With the World Cup kicking off in less than 100 days time Mark Perryman of Philosophy Football explores the collision between football, national identity and Englishness

FootballIn their book The Changing Face of Football the sociologists and anti-racism campaigners  Les Back, Tim Crabbe and John Solomos describe the presence of Englishness as a subject in and around the support for the team at World Cups as representing  contestation about who and what should be associated with support for the England national team.’

And they locate this process as follows in relation to race :

‘Whilst the side has become a focus for the display of a variety of forms of English patriotism, for a significant proportion of fans the national team represents a means through which to associate with historically grounded notions of a particular white, working-class English identity. However, for many of those supporters this has more to do with an appreciation of the normative behaviour and cultural styles associated with football supporter traditions than ideologically motovated notions of England as a nation, or even the racial exclusiveness of those styles.’

To a much greater extent than arguments over Scottish, Welsh or Northern Irish identity, debates about Englishness are dominated by the question of race. When we track the emergent popularity of the St George Cross flag as a potential symbol of our multicultural Englishness, this is the contest we are observing. A team, flag and nation for all, or only for some?

There are those who parade their Englishness as a barrier to a new nation. And those who celebrate inclusion as a core value of the England that we seek to build – not in denial of our imperial and martial past - but in recognition of, and opposition to, its worst excesses.

In this sense the flags we fly, the shirts we pull on and the teams we cheer for are part of our interpretation, as individuals and communities, of the connections that bind and separate us. These are complex and contradictory, rarely uniform.

As a shift away from national insularity gathers pace, an opposition that resists such a process also emerges. Previously support for the BNP was the ugly end product of this, in 2014 UKiP, which despite draping themselves in the Union Jack are an almost exclusively English party, represent  this trend.

But it is also remarkable that this period of an unfolding emergence of Englishness as an identity has been accompanied by ever-increasing numbers of black and Asian football fans identifying with England.

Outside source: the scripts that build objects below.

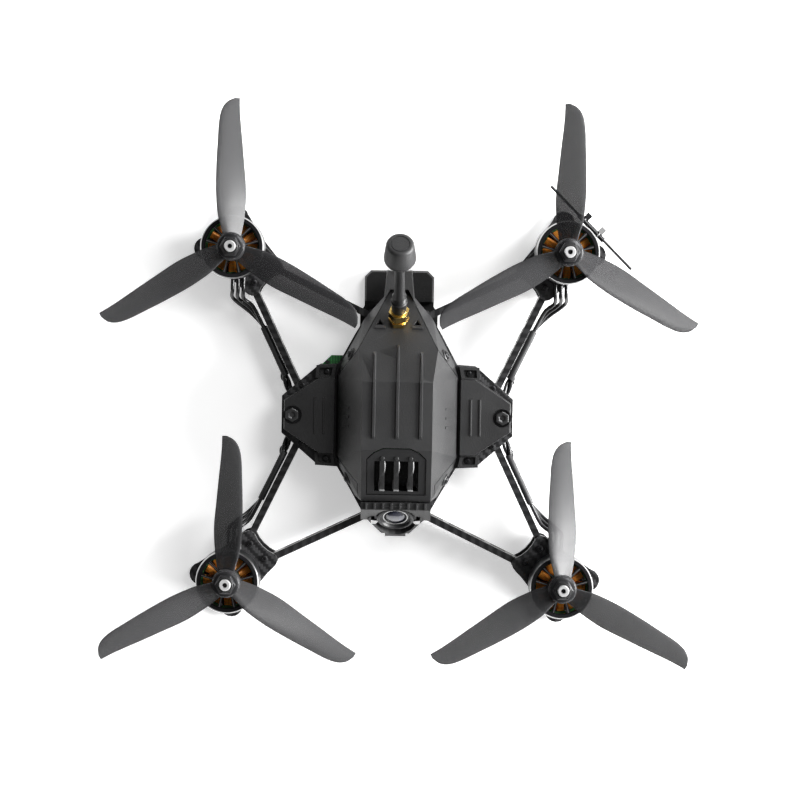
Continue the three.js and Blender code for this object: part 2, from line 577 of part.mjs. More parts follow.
// ---------------------------------------------------------------- antenna
function addAntenna() {
  const bore = [[0, -6]];
  const connector = join(
    turned([...bore, [3, -6], [3, 9], [0, 9]], 20),
    disc(hexRadius(8), GAP, 3.4, 6),
    disc(hexRadius(8), 4, 9.2, 6),
  );
  place('antenna_connector', leanBack(connector), BRASS);
  const mast = [[0, 9.4], [3.3, 9.4], [3.3, 14], [3.6, 14.4], [3.6, 15.4], [3.1, 15.8], [3.1, 18.6], [3.3, 19], [3.3, 19.8],
    [2.5, 20.4], [2.2, 30.6], [2.1, 45.4], [0, 45.4]];
  place('antenna_mast', leanBack(turned(mast, 10)), RUBBER);
  const cap = [[0, 45.7], [2.2, 45.7], [2.2, 44.4], [5.2, 44.4], [6.5, 45.6], [6.9, 47.2], [5.9, 56], [5.2, 56.8], [0, 56.8]];
  place('antenna_cap', leanBack(turned(cap, 16)), PLASTIC);
}

// ---------------------------------------------------------------- electronics
function addElectronics() {
  const legs = (reach, z0, z1) => [-1, 1].flatMap((x) => [-1, 1].map((y) => disc(1.8, z0, z1, 8).translate(x * reach, y * reach, 0)));
  const lowBoard = DECK + 5;
  place('flight_controller', join(
    box(-16.5, 16.5, -16.5, 16.5, lowBoard, lowBoard + 1.6),
    box(-4, 4, -4, 4, lowBoard + 1.4, lowBoard + 2.8),
    box(8, 12, -9, 9, lowBoard + 1.4, lowBoard + 3.2),
    ...legs(13, DECK, lowBoard + 0.2),
  ), BOARD);
  const highBoard = lowBoard + 9;
  place('video_transmitter', join(
    box(-12, 12, -12, 12, highBoard, highBoard + 1.4),
    box(-8, 8, -8, 8, highBoard + 1.2, highBoard + 4.6),
    ...legs(9, lowBoard + 3.2, highBoard + 0.2),
  ), BOARD);
  place('receiver_board', join(
    slab(outline([[-36.4, 20.2], [-29.8, 26.6], [-24, 26.6], [-24, 15], [-36.4, 15]]), HIGH_Z - 2.4, HIGH_Z - 1),
    box(-34, -27, 16, 22, HIGH_Z - 1.2, HIGH_Z - GAP),
  ), BOARD);
  const rodMiddle = MOTOR_OFFSET + 12.2;
  const rodLength = 52;
  const rod = place('receiver_antenna', join(
    disc(0.8, -rodLength / 2, rodLength / 2, 8).rotateY(Math.PI / 2),
    box(-1.6, 4.4, -1.8, 1.8, -0.9, 1.9),
  ), RUBBER);
  rod.position.set(rodMiddle, rodMiddle, BAR_Z + 1.2);
  rod.rotation.z = -Math.PI / 4;
}

addFrame();
addMotors();
addPod();
addWings();
place('intake_grille', intakeGrille(), GRILLE);
place('camera_mount', cameraMount(), PLASTIC);
place('camera_body', cameraBody(), BLACK_METAL);
place('camera_lens', cameraLens(), GLASS);
addAntenna();
addElectronics();

export default model;
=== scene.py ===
import math

import bmesh
import bpy
from mathutils import Matrix, Vector


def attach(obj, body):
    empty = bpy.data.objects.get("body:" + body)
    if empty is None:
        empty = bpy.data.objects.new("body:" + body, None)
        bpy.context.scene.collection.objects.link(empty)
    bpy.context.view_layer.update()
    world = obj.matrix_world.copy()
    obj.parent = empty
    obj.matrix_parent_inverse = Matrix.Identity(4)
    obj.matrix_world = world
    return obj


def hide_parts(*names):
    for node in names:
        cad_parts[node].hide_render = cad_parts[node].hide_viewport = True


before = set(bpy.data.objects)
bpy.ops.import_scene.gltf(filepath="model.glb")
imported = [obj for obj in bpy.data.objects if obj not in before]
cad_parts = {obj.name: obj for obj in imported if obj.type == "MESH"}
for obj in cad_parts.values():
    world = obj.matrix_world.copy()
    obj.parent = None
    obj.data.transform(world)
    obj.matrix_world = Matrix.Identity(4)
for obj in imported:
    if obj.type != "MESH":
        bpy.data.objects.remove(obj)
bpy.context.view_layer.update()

MM = 0.001
MOTOR_OFFSET = 73.5
DECK = 17.8            # the motors' mounting face
PLATE_TOP = 17.6
FOOT_UNDERSIDE = 2.2
BELL_RADIUS = 13.9
BELL_TOP = 18.0
SHAFT_RADIUS = 2.5
SHAFT_TOP = 31.2
HUB_LOW = 18.4
HUB_HEIGHT = 6.6
HUB_RADIUS = 6.2
PROP_TIP = 64.5
BAR_MEET = 38.3
BAR_MIDDLE = 9.9       # height of the middle of the upright bars
BLADES = 3
TEETH = 12
MAGNETS = 14
LEAD_RADIUS = 0.88
POD_TOP = 50
RIDGE_Y = 16           # where the pod's level top turns down to the tail
NOSE_BACK = -13.5      # where it turns down to the nose
NOSE_FRONT = -36.4     # where the nose's slope ends, at NOSE_LOW
NOSE_LOW = 39
TAIL_SLOPE = math.radians(35)
ANTENNA_Y = 42.2
ANTENNA_BASE = Vector((0, ANTENNA_Y, POD_TOP - (ANTENNA_Y - RIDGE_Y) * math.tan(TAIL_SLOPE)))
CAMERA_PIVOT = Vector((0, -38.7, 26.6))
CAMERA_UPTILT = math.radians(38)

CORNERS = [
    ("front_right", -1, -1, "clockwise"),
    ("front_left", 1, -1, "anticlockwise"),
    ("rear_right", -1, 1, "anticlockwise"),
    ("rear_left", 1, 1, "clockwise"),
]


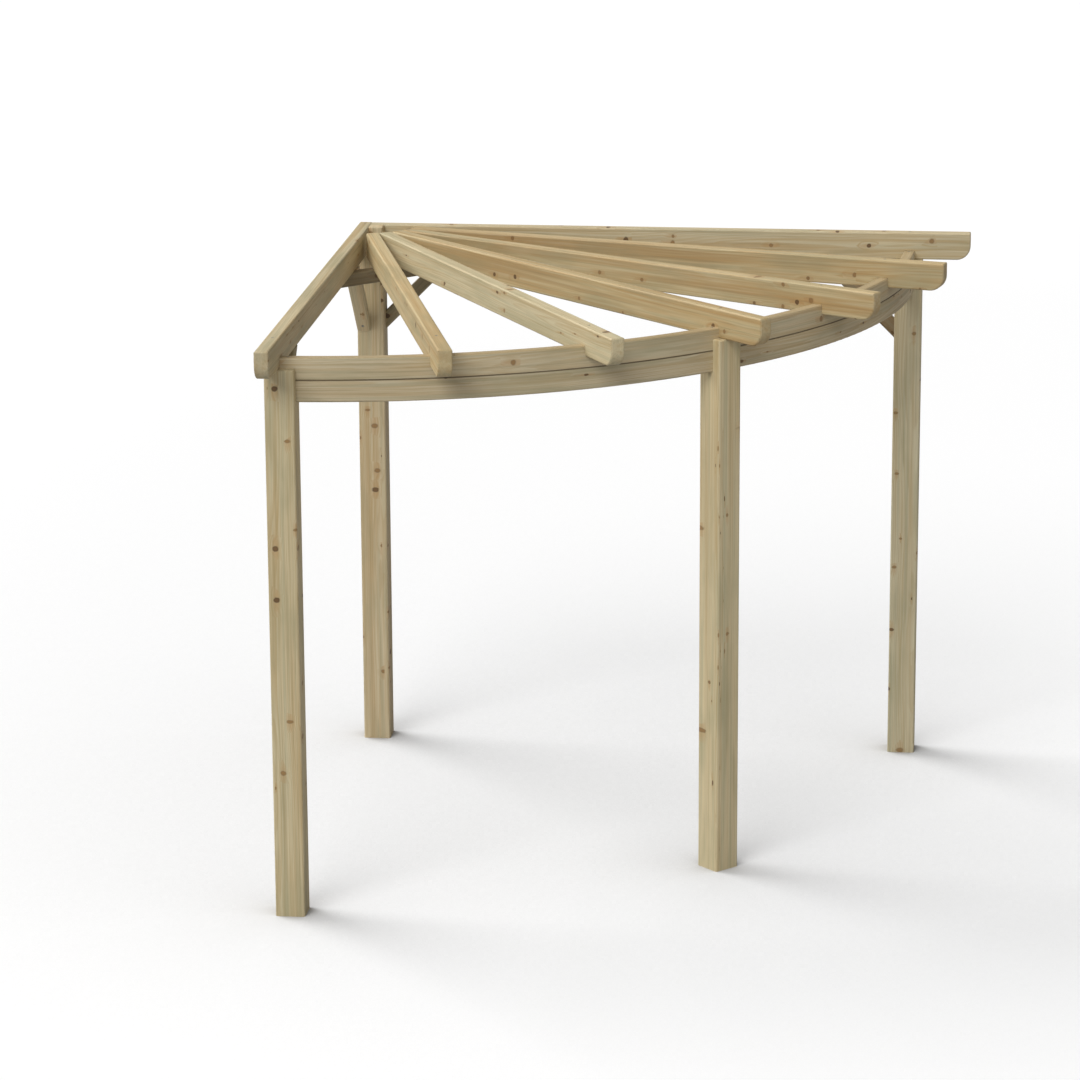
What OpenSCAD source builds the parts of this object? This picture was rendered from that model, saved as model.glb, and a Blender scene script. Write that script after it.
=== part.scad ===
// Corner pergola with a quarter-circle front: four posts, two curved beams and a fan of rafters.
// Millimetres. +Z is up, +X runs along the right side and -Y along the left side.
// The origin is the middle of the corner post's foot.

/* [Posts] */
// Width of each square post
post_w = 120; // [110:5:140]
// Radius of the rounded long edges of a post
post_round = 10; // [4:1:14]
// Height of the posts up to the underside of the rafters
post_h = 2255; // [2150:5:2450]

/* [Plan] */
// Radius of the curved beams' middle line, struck from the corner post's outer corner
arc_r = 2450; // [2000:10:3000]
// Distance from the corner post's middle out to the fan's centre, along both sides
fan_set = 20; // [10:1:26]
// Clear gap between the inner ends of neighbouring fan rafters
fan_gap = 1; // [0.5:0.5:12]

/* [Rafters] */
// Thickness of a rafter
rafter_b = 58; // [50:1:62]
// Depth of a rafter
rafter_h = 118; // [100:2:140]
// Overhang of the fan rafters past the curved beams
rafter_tail = 252; // [150:2:400]
// Overhang of an edge rafter past the middle of its post
edge_tail = 268; // [170:2:400]
// Radius of the rounded lower corner at a rafter's outer end
tail_round = 62; // [20:2:90]
// Radius of the rounded edges of the rafters, boards and braces
ease = 7.5; // [2:0.5:9]

/* [Curved beams] */
// Thickness of a curved board, measured along the radius
board_b = 48; // [40:1:56]
// Height of one of the two boards that lie on each other
board_h = 89; // [75:1:100]
// Radius of the boards' edges along the joint between them
joint_ease = 3; // [0.5:0.5:4]
// Height of the beams above the post tops, which is also the depth of the rafters' notches
beam_rise = 42; // [35:1:60]
// Play on each side of a beam in a rafter's notch
notch_play = 0.3; // [0.1:0.1:1]

/* [Braces and trimmer] */
// Thickness of a knee brace
brace_b = 58; // [45:1:62]
// Depth of a knee brace, square to its length
brace_h = 58; // [50:1:75]
// Rise of a knee brace from its lower tip to the rafter
brace_rise = 355; // [280:5:370]
// Thickness of the trimmer under the inner ends of the fan
trimmer_b = 58; // [40:1:66]
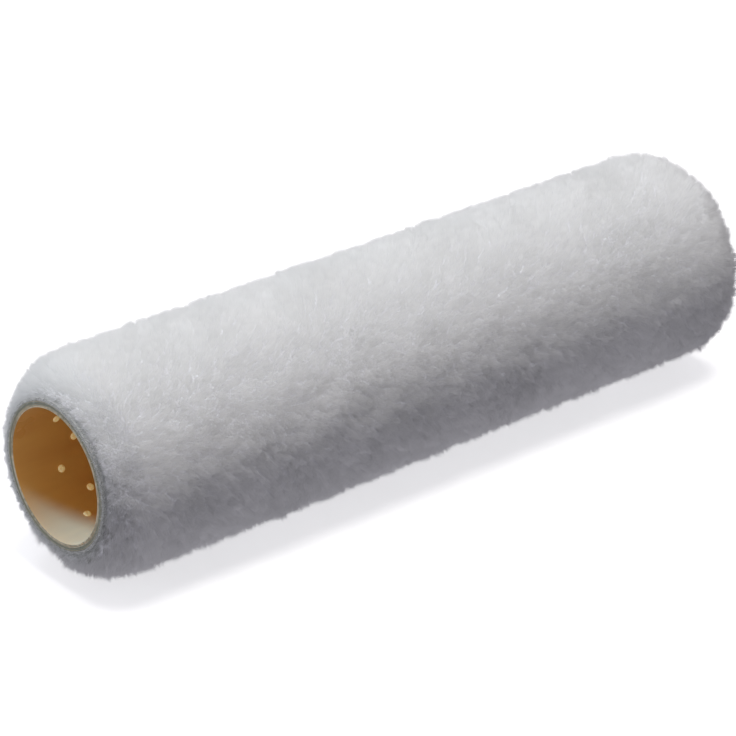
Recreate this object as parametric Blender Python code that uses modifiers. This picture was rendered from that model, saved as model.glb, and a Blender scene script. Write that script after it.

Does that mean an end to racist discrimination, abuse and assaults, let alone the rising support for UKiP speciifically as an anti-immigration party?  No – and who in their right mind would make such a claim?

But it does indicate that in an imagined England of inclusion and identity is not the impossibilist dream that some on the Left  presume. A place we can call multicultural England is emerging, with a pride in what makes us different – without that there’s no basis of nationhood – but proud, too, of our differences.

The temptation to retreat into an unchanging past, a theme park for an old country is strong, offering security  versus global risk and the comfort blanket of the familiar. Of course it is the processes of history that have shaped our particularities of custom and culture, landscape and diet, sense of place and faces we think we recognise as our own. But history isn’t just about the past. It has a present and future too.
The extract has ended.